I am using tensorflow.keras to build my neural network. So, until now, I am able to use Model.fit (since a given version, fit_generator is deprecated) to train my model, and Model.evaluate_generator to estimate the generalization error with common numerical metrics (macro f1 score made from keras.backend, accuracy ...). But, I have no idea how to use keras.backend to code classification report and it in my list of metrics while compiling the model.
Does someone have an idea ? Any help would be appreciated ! Feel free to ask for more details and comment my code.
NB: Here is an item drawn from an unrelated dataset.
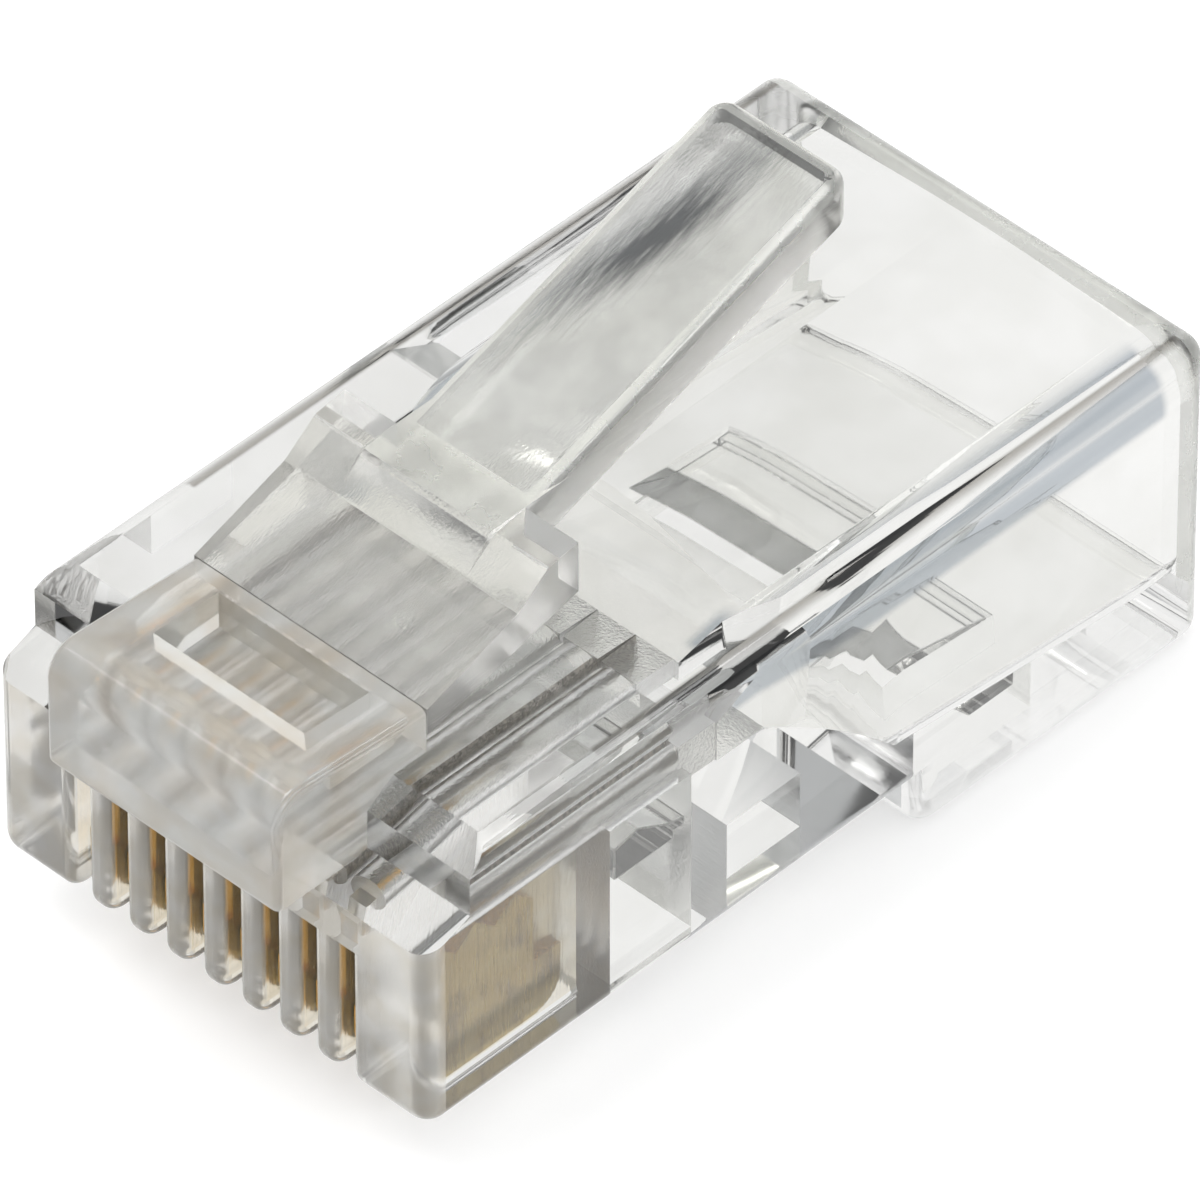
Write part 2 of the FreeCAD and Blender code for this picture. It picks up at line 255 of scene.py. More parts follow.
@dataclass(frozen=True)
class ClearPolycarbonate:
    """Injection-moulded clear polycarbonate.

    It is water-clear with a trace of warm grey in depth. Its index of 1.585 is high, which gives
    the eye strong dark and bright bands along every edge and round. Where the tool was left
    rough the skin scatters light, and thick sections look milky.
    """

    name: str
    tint: str = "#FAFAF8"
    shade: str = "#F3F3F0"        # second tint, in soft clouds
    cloud_mm: float = 2.2
    cloud_limits: tuple[float, float] = (0.40, 0.60)     # of the noise, for the shade and the tint
    roughness: float = 0.02
    ior: float = 1.585
    haze: float = 0.0             # share of the light that a frosted skin scatters
    grain_mm: float = 0.0         # size of the tool's texture, 0 for a polished tool
    grain_depth_mm: float = 0.0
    stretch: tuple[float, float, float] = (1.0, 1.0, 1.0)
    ripple_mm: float = 4.5        # slow waviness that moulding shrinkage leaves in a flat wall
    ripple_depth_mm: float = 0.003
    smear_mm: float = 1.3         # size of the patches in which the polish differs
    smear_limits: tuple[float, float] = (0.35, 0.75)     # of the noise, for the best and the worst
    smear_gain: float = 1.8       # how many times rougher the worst is
    marks: tuple[RingMark, ...] = ()
    # a dark streak of painted reflection, if any
    painted_streak: PaintedReflectionStreak | None = None
    # painted reflections, laid on the walls as fixed tints
    painted_reflection_bands: tuple[PaintedReflectionBand, ...] = ()

    def build(self) -> bpy.types.Material:
        """Make the node material.

        Returns:
            The material, with clear transmission, soft clouds, a slow ripple and the tool's grain.
        """
        material = bpy.data.materials.new(self.name)
        material.use_nodes = True
        tree = material.node_tree
        shader = tree.nodes["Principled BSDF"]
        shader.inputs["IOR"].default_value = self.ior
        shader.inputs["Transmission Weight"].default_value = 1.0 - self.haze
        place = add_node(tree, "ShaderNodeTexCoord").outputs["Object"]
        tree.links.new(self.colour(tree, place), shader.inputs["Base Color"])
        ripple = add_node(tree, "ShaderNodeTexNoise", inputs={
            "Vector": place, "Scale": 1 / (self.ripple_mm * MM), "Detail": 1.0})
        bump = add_node(tree, "ShaderNodeBump", inputs={
            "Height": ripple.outputs["Fac"], "Distance": self.ripple_depth_mm * MM, "Strength": 1.0})
        if self.grain_mm:
            along = add_node(tree, "ShaderNodeMapping", inputs={"Vector": place, "Scale": self.stretch})
            grain = add_node(tree, "ShaderNodeTexNoise", inputs={
                "Vector": along.outputs["Vector"], "Scale": 1 / (self.grain_mm * MM), "Detail": 3.0})
            bump = add_node(tree, "ShaderNodeBump", inputs={
                "Height": grain.outputs["Fac"], "Distance": self.grain_depth_mm * MM, "Strength": 1.0,
                "Normal": bump.outputs["Normal"]})
        for mark in self.marks:
            axes = add_node(tree, "ShaderNodeSeparateXYZ", inputs={0: place}).outputs
            bump = add_node(tree, "ShaderNodeBump", inputs={
                "Height": mark.height(tree, axes["X"], axes["Z"]), "Distance": mark.raised_mm * MM,
                "Strength": 1.0, "Normal": bump.outputs["Normal"]})
        smear = add_node(tree, "ShaderNodeTexNoise", inputs={
            "Vector": place, "Scale": 1 / (self.smear_mm * MM), "Detail": 4.0, "Roughness": 0.6})
        rough = add_node(tree, "ShaderNodeMapRange", inputs={
            "Value": smear.outputs["Fac"],
            "From Min": self.smear_limits[0], "From Max": self.smear_limits[1],
            "To Min": self.roughness, "To Max": self.roughness * self.smear_gain})
        tree.links.new(rough.outputs["Result"], shader.inputs["Roughness"])
        tree.links.new(bump.outputs["Normal"], shader.inputs["Normal"])
        return material

    def colour(self, tree: bpy.types.NodeTree, place: bpy.types.NodeSocket) -> bpy.types.NodeSocket:
        """Mix the two tints in soft clouds, and lay the painted reflection bands and streak over them.

        Args:
            tree: The material's tree.
            place: Object coordinates.

        Returns:
            The colour that light takes on in the plastic.
        """
        cloud = add_node(tree, "ShaderNodeTexNoise", inputs={
            "Vector": place, "Scale": 1 / (self.cloud_mm * MM), "Detail": 2.0})
        ramp = add_node(tree, "ShaderNodeValToRGB", inputs={"Fac": cloud.outputs["Fac"]})
        stops = ramp.color_ramp.elements
        for stop, position, tone in zip(stops, self.cloud_limits, (self.shade, self.tint)):
            stop.position = position
            stop.color = linear(tone)
        colour = ramp.outputs["Color"]
        for layer in self.painted_reflection_bands + ((self.painted_streak,) if self.painted_streak else ()):
            colour = add_node(tree, "ShaderNodeMix", {"data_type": "RGBA"}, {
                "Factor": layer.mask(tree, place), COLOUR_A: colour,
                COLOUR_B: linear(layer.colour)}).outputs[MIXED]
        return colour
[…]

I would love to read your tips, methodology and so on.
Many thanks !
class Pipeline:
# some code ...
def generator(self, set_name):
# set_name : 'training', 'validation', or 'testing'
input_paths = glob.glob('{}/{}/batch_input__*.npz'.format(self.path, set_name))
random.shuffle(input_paths)
num_inputs = len(input_paths)
while True:
for i in range(num_inputs):
input_filepath = input_paths[i]
batch_id = input_filepath.split('__')[-1].split('.')[0]
output_filepath = '{}/{}/batch_output__{}.npz'.format(self.path, set_name, batch_id)
features = np.load(input_filepath)['arr_0']
labels = np.load(output_filepath)['arr_0']
yield features, labels